Democrats, having long enjoyed intimate relations with the press, are confident
in their ability to get a more than fair hearing from Dean Baquet or Lester
Holt, and they are confident that so long as the terms of the debate are set by
the right sort of people, then they’ll prevail. But the club isn’t the only
show in town — we are no longer in the age of two newspapers, three television
networks, and one wire service to rule them all — and now any old nobody with a
big enough pile of money can buy airtime or advertising space and publish
whatever the heck he likes. If that means gutting the First Amendment, so be it
— every Democrat in the Senate this year voted to do precisely that.

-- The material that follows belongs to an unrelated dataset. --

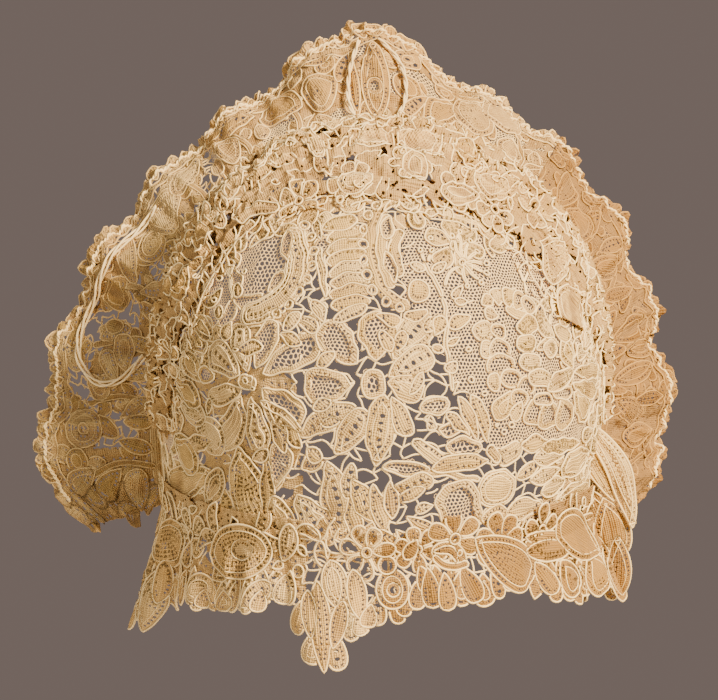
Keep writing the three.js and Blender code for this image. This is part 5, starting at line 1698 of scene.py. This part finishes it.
def lace_material(name, light, deep, stain, stained, thread=0.085, bump=0.9):
    """A lace finish: the old lace group feeding colour, roughness and a thread-deep bump."""
    material = bpy.data.materials.new(name)
    material.use_nodes = True
    nodes, links = material.node_tree.nodes, material.node_tree.links
    shader = nodes["Principled BSDF"]
    group = nodes.new("ShaderNodeGroup")
    group.node_tree = LACE
    lift = nodes.new("ShaderNodeBump")
    for node, key, value in (
        (group, "Light", (*light, 1)), (group, "Deep", (*deep, 1)), (group, "Stain", (*stain, 1)),
        (group, "Stained", stained), (group, "Shadow", (*SHADOW, 1)), (group, "Thread", thread),
        (lift, "Strength", bump), (lift, "Distance", WEAVE_DEPTH),
        (shader, "Specular IOR Level", 0.1), (shader, "Sheen Weight", SHEEN),
        (shader, "Sheen Tint", (1.0, 0.82, 0.55, 1)), (shader, "Sheen Roughness", 0.5),
    ):
        node.inputs[key].default_value = value
    links.new(group.outputs["Color"], shader.inputs["Base Color"])
    links.new(group.outputs["Roughness"], shader.inputs["Roughness"])
    links.new(group.outputs["Height"], lift.inputs["Height"])
    links.new(lift.outputs["Normal"], shader.inputs["Normal"])
    return material


# Each finish: light and deep colour, stain, how stained. Threads add their twist and its depth.
AMBER, TEA = (0.52, 0.26, 0.05), (0.32, 0.15, 0.03)
FINISHES = {
    name: lace_material(name, *rest)
    for name, *rest in (
        ("cream lace", (0.90, 0.64, 0.27), (0.72, 0.47, 0.15), AMBER, 0.22),
        ("cream flounce lace", (0.93, 0.66, 0.27), (0.76, 0.48, 0.16), AMBER, 0.4),
        ("cream outline thread", (0.97, 0.75, 0.36), (0.86, 0.59, 0.24), AMBER, 0.2, 0.05, 0.2),
        ("cream net thread", (0.84, 0.59, 0.27), (0.68, 0.43, 0.16), AMBER, 0.3, 0.05, 0.2),
        ("ruched cream lace", (0.80, 0.535, 0.205), (0.58, 0.35, 0.10), AMBER, 0.5),
        ("aged halo lace", (0.68, 0.445, 0.17), (0.48, 0.275, 0.075), AMBER, 0.5),
        ("shaded halo lace", (0.60, 0.43, 0.18), (0.36, 0.23, 0.07), TEA, 0.6),
        # The halo's right: a darker golden copy, painted shade over the lace's aged golden colour.
        ("shaded golden halo lace", (0.40, 0.205, 0.052), (0.22, 0.10, 0.02), (0.32, 0.13, 0.02), 0.75),
        ("golden flounce lace", (0.49, 0.27, 0.07), (0.31, 0.155, 0.035), (0.42, 0.20, 0.04), 0.6),
        # The lace under the band is dark as painted shade under the band, seen through the band's
        # slits.
        ("shaded inner lace", (0.42, 0.25, 0.08), (0.28, 0.14, 0.04), (0.20, 0.09, 0.02), 0.6),
        ("aged halo thread", (0.84, 0.61, 0.27), (0.66, 0.42, 0.14), AMBER, 0.3, 0.05, 0.3),
        ("shaded halo thread", (0.66, 0.47, 0.20), (0.48, 0.31, 0.11), AMBER, 0.3, 0.05, 0.3),
        # The halo's right thread, darker in the same way: painted shade over its golden colour.
        ("shaded golden halo thread", (0.52, 0.30, 0.09), (0.34, 0.17, 0.045), AMBER, 0.4, 0.05, 0.3),
        ("pale cord thread", (0.96, 0.76, 0.40), (0.82, 0.57, 0.24), AMBER, 0.3, 0.05, 0.3),
    )
}


def finish_piece(piece, finish, replaces=()):
    """Gives a piece its finish and its body, and hides the solids that it stands for."""
    piece.data.materials.append(FINISHES[finish])
    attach(piece, "root")
    if replaces:
        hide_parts(*replaces)


# The camera stands where the photographer stood: behind the cap and ten degrees above it. Its
# picture is 718 by 700 pixels, and the crown's centre lies to the right of the picture's middle and
# below it.
VIEW_TILT, VIEW_FAR, PIXEL_MM = math.radians(10), 1100.0, 0.391
FOCAL_PIXELS, PICTURE_PIXELS, SENSOR_MM = 2813, 718, 36
RIGHT_PIXELS, BELOW_PIXELS = 21, 30
ahead = np.array([0, math.cos(VIEW_TILT), -math.sin(VIEW_TILT)])
above = np.array([0, math.sin(VIEW_TILT), math.cos(VIEW_TILT)])
aside = np.array([-RIGHT_PIXELS * PIXEL_MM, 0, 0])
camera_data = bpy.data.cameras.new("camera")
camera_data.lens = FOCAL_PIXELS / PICTURE_PIXELS * SENSOR_MM
camera_data.sensor_width = SENSOR_MM
camera_data.clip_start, camera_data.clip_end = 0.01, 50
camera = bpy.data.objects.new("camera", camera_data)
bpy.context.collection.objects.link(camera)
camera.location = (CENTRE - ahead * VIEW_FAR + above * BELOW_PIXELS * PIXEL_MM + aside) * 0.001
camera.rotation_euler = (math.pi / 2 - VIEW_TILT, 0, 0)
bpy.context.scene.camera = camera

# The cords.
GATHER_THICK, LOOP_THICK, EDGE_THICK = 2.2, 1.4, 1.3
gather_path = route_points(GATHER_ROUTE, 22)
gather_shape = plied(
    catmull_rom(gather_path, 240), GATHER_THICK, plies=3, lay=34.0, slack=1.5
)
gather = put_mesh("gathering_bundle", *gather_shape)
finish_piece(gather, "pale cord thread", ("gathering_cord",))
loop_path = route_points(LOOP_ROUTE, 26)
loop_shape = plied(catmull_rom(loop_path, 190), LOOP_THICK, plies=2, lay=13.0)
loop = put_mesh("peak_loop_cord", *loop_shape)
finish_piece(loop, "pale cord thread", ("peak_loop",))
# The cord along the halo's edge is sewn down, five millimetres in from the edge.
edge_turn = np.linspace(-(END_TURN - 4), END_TURN - 4, 400)
edge_share = 1 - 5.0 / (smooth_table(HALO, 2, edge_turn) * HALO_WIDTH)
edge_line = halo_lay(edge_turn / END_TURN * HALO_ARC, edge_share * HALO_WIDTH, 1.0 + 0 * edge_turn)
edge_shape = plied(catmull_rom(edge_line, 900), EDGE_THICK, plies=2, lay=4.5)
edge_cord = put_mesh("halo_run_cord", *edge_shape)
finish_piece(edge_cord, "cream outline thread", ("halo_edge_cord",))

# The lace.
crown_cloth, crown_trim = make_crown()
halo_cloth, halo_trim = make_halo()
flounce_cloth, flounce_trim = make_flounce()
band_cloth, band_trim = make_band()
corner_cloth, corner_trim = make_corner()
CLOTH_OF_ITS_OWN = {
    "halo_lace_left": "shaded halo lace", "halo_lace_right": "shaded golden halo lace",
    "flounce_lace_right": "golden flounce lace", "corner_cloth": "golden flounce lace",
}
for pieces, finish, slot, node in (
    (crown_cloth, "cream lace", "lace_crown", "crown"),
    (halo_cloth, "aged halo lace", "lace_halo", "halo_frill"),
    (flounce_cloth, "cream flounce lace", "lace_flounce", "nape_flounce"),
    (band_cloth, "ruched cream lace", "lace_band", "ruched_band"),
    (corner_cloth, "cream lace", "lace_crown", None),
):
    for piece in pieces:
        own = CLOTH_OF_ITS_OWN.get(piece.name, finish)
        finish_piece(piece, own, (node,) if node else ())


def trim_finish(name):
    """The finish of a piece that goes with the cloth: cords, net, bars, or the inner lace."""
    if "halo" in name:
        sides = {"left": "shaded halo thread", "right": "shaded golden halo thread"}
        return sides.get(name.split("_")[-1], "aged halo thread")
    # The lace under the band and its bars take the dark finish of painted shade.
    if "under" in name:
        return "shaded inner lace"
    return "cream net thread" if "net" in name else "cream outline thread"


for pieces, slot in (
    (crown_trim, "lace_crown"), (halo_trim, "lace_halo"), (flounce_trim, "lace_flounce"),
    (band_trim, "lace_band"), (corner_trim, "lace_crown"),
):
    for piece in pieces:
        finish_piece(piece, trim_finish(piece.name))


# The stage: a pale floor well below, which falls away to taupe, and soft light.
FLOOR_REACH, FLOOR_DROP, FLOOR_SIDES = 0.62, 0.42, 96
floor_data = bpy.data.meshes.new("floor")
ring = np.linspace(0, 2 * np.pi, FLOOR_SIDES, endpoint=False)
rim = [(FLOOR_REACH * np.cos(a), FLOOR_REACH * np.sin(a) - 0.03, -FLOOR_DROP) for a in ring]
floor_data.from_pydata(rim, [], [tuple(range(FLOOR_SIDES))])
floor = bpy.data.objects.new("floor", floor_data)
bpy.context.collection.objects.link(floor)
floor_paint = bpy.data.materials.new("pale floor")
floor_paint.use_nodes = True
floor_shader = floor_paint.node_tree.nodes["Principled BSDF"]
floor_shader.inputs["Base Color"].default_value = (0.62, 0.59, 0.55, 1)
floor_shader.inputs["Roughness"].default_value = 0.9
floor_data.materials.append(floor_paint)

world = bpy.data.worlds.new("studio")
world.use_nodes = True
backdrop = world.node_tree.nodes["Background"]
backdrop.inputs["Color"].default_value = (0.172, 0.132, 0.117, 1)
backdrop.inputs["Strength"].default_value = 1.0
bpy.context.scene.world = world


def soft_light(name, place, size, power, colour):
    """A square soft light that faces the cap."""
    data = bpy.data.lights.new(name, "AREA")
    data.size, data.energy, data.color = size, power, colour
    lamp = bpy.data.objects.new(name, data)
    bpy.context.collection.objects.link(lamp)
    lamp.location = place
    way = Vector(CENTRE * 0.001 - np.array(place))
    lamp.rotation_euler = way.to_track_quat("-Z", "Y").to_euler()


soft_light("key", (0.85, -0.88, 0.85), size=0.34, power=92, colour=(1.0, 0.83, 0.60))
soft_light("fill", (-1.0, -1.0, 0.35), size=0.8, power=11, colour=(1.0, 0.92, 0.82))
soft_light("rim", (0.3, 1.1, 0.7), size=0.8, power=12, colour=(1.0, 0.84, 0.64))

They’d do better to argue for the abolition of private
legal representation.
It follows naturally from the progressive line of
reasoning: If asymmetrical outcomes for the wealthy are intolerable in
elections, where the asymmetry is modest, then they should be double-special
intolerable in the courtroom, another political space, where the asymmetry is
large — and where there is, on the individual level, much more at stake. The
question of whether the mediocre lawyer with the R next to his name or the one
with the D next to his name represents you in the House will in most cases make
a lot less difference to your health and happiness than the question of
“guilty” or “not guilty.” Who knows, we might even get better laws if the
well-off cannot use their money to shield themselves from the full force of the
American criminal-justice system, which is at times severe to the point of
cruelty.
Wouldn’t assigning defense counsel on a lottery system,
with all defenders public defenders, be more “fair” than the current system
under which the rich get the kid gloves and the poor get the iron fist?
The case against “money in politics” is also the case
against money in the courtroom. In fact, the case against money in criminal law
is the stronger case, but don’t expect to hear Mrs. C making it: When the time
comes, she’ll want the best defense money can buy.